I know you should be balls deep in Roland Barthes but there’s more important things in life than the death of the fucking author. A good degree’s probably a useful thing to have but that’s three years off. Right now you need mates and you need them fast. You need mates who know how to get drugs and how to talk to girls. So put down Beginning Theory ASAP and get deep into Discogs.

Learn the names of a few labels or producers or DJs to name check in any given situation. Skim Wikipedia to make sure you know the difference between deep house, tech-house, and deep-tech. Combine that rudimentary knowledge with the nodding method outlined above and you’ll find yourself watching some terrible DJ next Friday at 1am trying to convince yourself that you’re having the best time ever and that pills really are fucking amazing man and not just a really quick way to feel like you’re going to have an anxiety-induced heart attack on the bus home.

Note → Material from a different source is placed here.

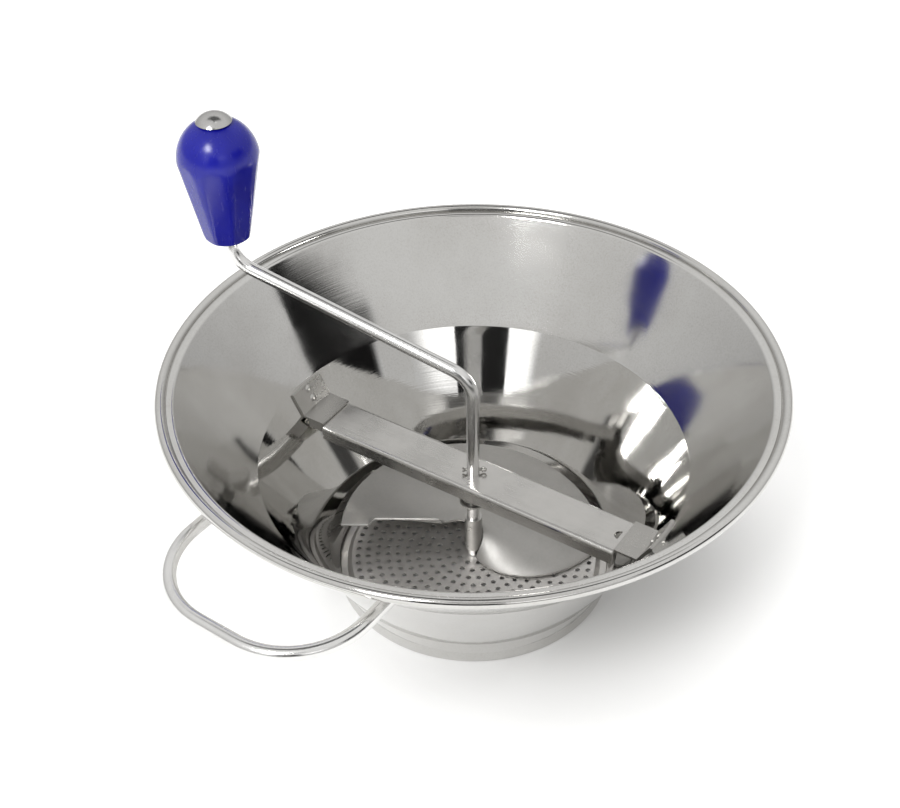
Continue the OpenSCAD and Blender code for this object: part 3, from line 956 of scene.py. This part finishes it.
def make_camera():
    right = direction(CAMERA_AZIMUTH + 90, 0)
    back = direction(CAMERA_AZIMUTH, CAMERA_ELEVATION)
    up = back.cross(right)
    aim = Vector((0, 0, RIM_TOP)) - right * AIM_LEFT - up * AIM_DOWN
    x = right * math.cos(CAMERA_ROLL) + up * math.sin(CAMERA_ROLL)
    y = up * math.cos(CAMERA_ROLL) - right * math.sin(CAMERA_ROLL)
    camera = bpy.data.cameras.new("camera")
    camera.sensor_fit = "HORIZONTAL"
    camera.angle = CAMERA_VIEW_ANGLE
    camera.clip_start = 0.01
    obj = bpy.data.objects.new("camera", camera)
    place = aim + back * CAMERA_DISTANCE
    obj.matrix_world = Matrix.Translation(place) @ Matrix((x, y, back)).transposed().to_4x4()
    bpy.context.scene.collection.objects.link(obj)
    bpy.context.scene.camera = obj


# ---------------------------------------------------------------- assembly

MATERIALS = {
    "spun": spun_steel("spun_steel"),
    "wire": wire_steel("wire_steel", base=(0.80, 0.795, 0.785)),
    "satin": satin_steel("satin_steel", base=(0.54, 0.53, 0.51)),
    # Painted shade: the lugs get a darker copy of the satin steel
    "lug": satin_steel("lug_steel_painted_shade", base=(0.45, 0.44, 0.42)),
    # Painted shade: the knob's cap gets a darker copy of the wire steel
    "cap": wire_steel("cap_steel", base=(0.54, 0.535, 0.525)),
    "weld": satin_steel("weld_steel", base=(0.5, 0.49, 0.47), rough=0.42),
    "bar": satin_steel("bar_steel", base=(0.55, 0.54, 0.52), along=(0.05, 1.0, 1.0), rough=0.24),
    "blade": satin_steel("blade_steel", base=(0.53, 0.52, 0.50), rough=0.56),
    "sieve": satin_steel("sieve_steel", base=(0.80, 0.78, 0.755), rough=0.5),
    "spring": wire_steel("spring_steel", base=(0.42, 0.41, 0.39)),
    "plastic": blue_plastic("blue_plastic"),
}

# CAD nodes that stay: the material, and the radius of the rounded edges in millimetres
CAD_FINISH = (
    ("lug_left", "lug", 0.3),
    ("lug_right", "lug", 0.3),
    ("rest_hook_left", "wire", 0.3),
    ("rest_hook_right", "wire", 0.3),
    ("lug_rivets", "satin", 0.0),
    ("sieve", "sieve", 0.0),
    ("crossbar", "bar", 0.3),
    ("bar_washer", "satin", 0.15),
    ("spring_washer", "satin", 0.15),
    ("thrust_pin", "satin", 0.2),
    ("split_pin", "spring", 0.0),
    ("blade_hub", "satin", 0.4),
    ("knob_washer", "satin", 0.2),
    ("knob_cap", "cap", 0.0),
)

# Far cards that the steel reflects: their four corners as (azimuth, elevation), their tone,
# and how much of them fades, as the function card says
CARDS = {
    "dark_left": (((84, 10), (125, 10), (118, 26.2), (82, 30.2)), 0.01, (0.1, 0, 0, 0)),
    "dark_front": (((13.5, 6), (42, 6), (42, 29), (13.5, 29)), 0.02, (0, 0, 0, 0)),
    "white_front": (((-3, 15), (13.5, 17), (13.5, 29), (-6, 29)), 2.0, (0.35, 0, 0.2, 0)),
    "white_side": (((42, 19.5), (66, 19), (72, 29), (42, 29)), 2.0, (0, 0.5, 0.2, 0)),
    "dark_top": (((80, 85.4), (350, 85.4), (350, 90), (80, 90)), 0.02, (0.1, 0.1, 0, 0)),
    "white_top_left": (
        ((-64, 79.5), (-30, 79.5), (-30, 85.4), (-64, 85.4)), 1.9, (0.2, 0.2, 0.4, 0),
    ),
    "white_top_right": (
        ((86, 78.5), (122, 78.5), (122, 85.4), (86, 85.4)), 1.9, (0.3, 0.2, 0.3, 0),
    ),
    "dark_high": (((22, 45), (46, 45), (46, 57), (22, 57)), 0.1, (0.2, 0.2, 0.2, 0.2)),
    "dark_back": (((150, 56), (280, 56), (280, 84), (150, 84)), 0.12, (0.15, 0.15, 0.15, 0)),
}

make_hopper()
make_loop_handle()
make_welds()
make_crank()
make_blade()
make_spring()
make_knob()
for node, finish, edge in CAD_FINISH:
    finish_cad(node, MATERIALS[finish], edge * MM)

make_floor()
make_backdrop()
make_world()
make_camera()
for name, (corners, tone, soft) in CARDS.items():
    card(name, corners, tone, soft)
softbox("key", azimuth=3, elevation=48, distance=5.0, size=1.3, power=130)
bpy.context.scene.view_settings.view_transform = "Standard"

The author clutching a lurid drink during freshers week. He never spoke to any of these people ever again.

GET SOME NEW T-SHIRTS

All you’ll really learn at university is that wearing the right clothes is the most essential part of having a relatively enjoyable life. Seriously, dress right and you’ll make tonnes of friends and go to tonnes of parties and you’ll hate them all and everyone else there too will but you’ll all pretend to get along because you’ve all got an Ostgut Ton tote bag and a crippling fear of being found out as the snivelling little fraud you are.

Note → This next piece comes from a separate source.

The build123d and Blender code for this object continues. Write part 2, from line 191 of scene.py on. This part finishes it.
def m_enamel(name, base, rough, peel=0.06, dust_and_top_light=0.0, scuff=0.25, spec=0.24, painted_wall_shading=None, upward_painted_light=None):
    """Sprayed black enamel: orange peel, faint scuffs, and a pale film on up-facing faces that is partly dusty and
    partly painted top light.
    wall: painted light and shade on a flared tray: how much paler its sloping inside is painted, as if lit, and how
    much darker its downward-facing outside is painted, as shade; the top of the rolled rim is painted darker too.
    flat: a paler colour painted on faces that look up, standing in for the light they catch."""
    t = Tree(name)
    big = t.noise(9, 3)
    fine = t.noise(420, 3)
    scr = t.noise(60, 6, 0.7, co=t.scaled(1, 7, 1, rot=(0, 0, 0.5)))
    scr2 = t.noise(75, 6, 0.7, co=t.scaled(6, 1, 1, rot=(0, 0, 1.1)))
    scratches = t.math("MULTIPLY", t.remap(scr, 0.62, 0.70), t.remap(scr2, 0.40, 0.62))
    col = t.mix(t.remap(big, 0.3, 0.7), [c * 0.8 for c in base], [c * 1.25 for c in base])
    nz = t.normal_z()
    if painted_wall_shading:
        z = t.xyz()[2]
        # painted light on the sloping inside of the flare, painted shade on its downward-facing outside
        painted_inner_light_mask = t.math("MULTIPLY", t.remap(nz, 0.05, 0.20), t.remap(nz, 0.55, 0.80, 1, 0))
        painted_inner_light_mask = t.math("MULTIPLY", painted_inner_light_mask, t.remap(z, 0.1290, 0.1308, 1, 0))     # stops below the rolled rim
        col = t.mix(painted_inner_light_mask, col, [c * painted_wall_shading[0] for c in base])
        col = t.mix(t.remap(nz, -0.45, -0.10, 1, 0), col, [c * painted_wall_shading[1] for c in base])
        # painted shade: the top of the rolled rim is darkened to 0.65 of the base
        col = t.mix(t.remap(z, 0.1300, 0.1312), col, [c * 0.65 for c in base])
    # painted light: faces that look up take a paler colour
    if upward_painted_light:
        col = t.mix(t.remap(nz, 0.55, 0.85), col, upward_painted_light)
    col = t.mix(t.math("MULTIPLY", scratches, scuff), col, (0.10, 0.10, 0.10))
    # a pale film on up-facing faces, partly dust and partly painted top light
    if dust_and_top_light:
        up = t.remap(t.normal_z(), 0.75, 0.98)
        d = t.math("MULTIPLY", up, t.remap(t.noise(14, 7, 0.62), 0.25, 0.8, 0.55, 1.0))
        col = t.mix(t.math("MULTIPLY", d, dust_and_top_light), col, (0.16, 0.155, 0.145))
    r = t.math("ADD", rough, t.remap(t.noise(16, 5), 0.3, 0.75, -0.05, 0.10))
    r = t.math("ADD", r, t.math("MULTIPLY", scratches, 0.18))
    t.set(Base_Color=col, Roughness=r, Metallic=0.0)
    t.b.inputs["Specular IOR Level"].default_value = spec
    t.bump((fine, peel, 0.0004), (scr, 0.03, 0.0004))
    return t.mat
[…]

PLAY THE YOUTUBE GAME WITH CAUTION

It’s a big moment: your new mate, the club king, has invited you back to his place after a session in the pub. He doesn’t live in halls, obviously, so you’re walking down unfamiliar sidestreets late at night, your mouth awash with the increasingly familiar taste of fags and lager. It feels like you’re going back for something…special. This is it. You’re inside. He takes you upstairs. You’re both sat on the bed, so close that you can’t help but touch. It feels electric. You don’t know how to compose yourself and the room starts to spin slightly. You’re flushed and hot. Your skin’s tingling. It’s happening. It’s happening to me, right now, you tell yourself. He leans over, coyly. “Your turn, mate,” he says, smiling at you. You smile back. This is it. It’s happening to me, right now.

Fast forward five minutes and you’re both sat there, white with shame. He coughs and mumbles something about going to the bathroom. He gets up and it’s just you sat there wondering how it all went so quickly. Was it wrong? Did I mess it up? I didn’t you had to do things before you did that and I didn’t know that that did that if you did that to it. You’ve fucked it. You’ve put on a tropical house mix that comes with a photo of a bikini-clad bum. You’ve fucked it.

SPUNK YOUR CASH ON VINYL

Vinyl is really cool, honestly, and not a total waste of space and money, so make sure you blow the entirety of your loan on Basic Channel 12″s that you play on a shitty turntable from Argos through USB speakers. Instant respect.

ABANDON THE SU

Right, obviously don’t fuck off the SU on the first night you get to university, but don’t rely on it as a primary social space. Student union clubnights are universally terrible. They exist in a kind of warphole of irony and perpetuate the idea that students are just children who’ve been let loose in the supermarket. How are you going to look like you’re deep into Drexciya in front of the guy in your Russian Literature seminar when he’s seen you — though he’ll never admit it — down the front of Pop Party or Club Sandwich or Glamourpuss losing your fucking shit to “Barbie Girl” and “I Want You Back”?

Most towns or cities will have at least one semi-decent clubnight running somewhere. Hunt it down. Head down. Have a drink. Cry in the toilets. Text your mum. Dream about home. Tell everyone how great it was the day after and how sick it’s going to be when one of Gang Fatale heads down in early December to play a two hour set.

Great shirt, Josh, looking great.

LEARN HOW TO DJ OR AT LEAST MAKE FRIENDS WITH SOMEONE WHO TALKS ABOUT DJING A LOT BUT DOESN’T SEEM TO ACTUALLY EVER DJ EVER WHICH IS WEIRD GIVEN HOW MUCH HE TALKS ABOUT DJING OUT, STILL THOUGH HE’S GOT VIRTUAL DJ AND YOUR LAPTOP DIED AND YOU’VE ALREADY BLASTED THROUGH THE BULK OF YOUR LOAN SO YOU MIGHT AS WELL BE HIS PAL

DJing is the most overrated thing in the world after sex, skydiving and I dunno, sailing? Unfortunately your new life is pretty much rooted entirely around the fuckers so it makes sense to suck any ill will towards them down like a shot of sambucca from the SU you’re only now going to on those special nights when the whole kitchen’s heading down for a “mad one” — there was a Facebook event for it and everything . Being a DJ’s mate means free entry to clubs, the odd free beer, and the absolute respect of everyone you walk past in the library the day after you made awkward eye contact with them from behind the booth at the new future garage revival night your pal’s just started.

Better still, if you really want to impress the dude who permanently smells like a potent blend of smoking area pot pourri and Dixy Chicken grease and looks like they’ve never taken that 1080p longsleeve off let alone washed it, you’ve got to master DJing. This takes up a lot of time and costs a lot of money so it’s a good thing that you never planned on working properly after you graduated with a 2.2 in Creative Writing from a university that hovers around the 65th best mark.

DON’T WORRY ABOUT IT

Honestly, most of the people you’ll come across in some way or another who are totally, totally into dance music will have poor social skills and probably hate going out anyway. Don’t become one of them. Don’t become me. I did and it’s not working out so great.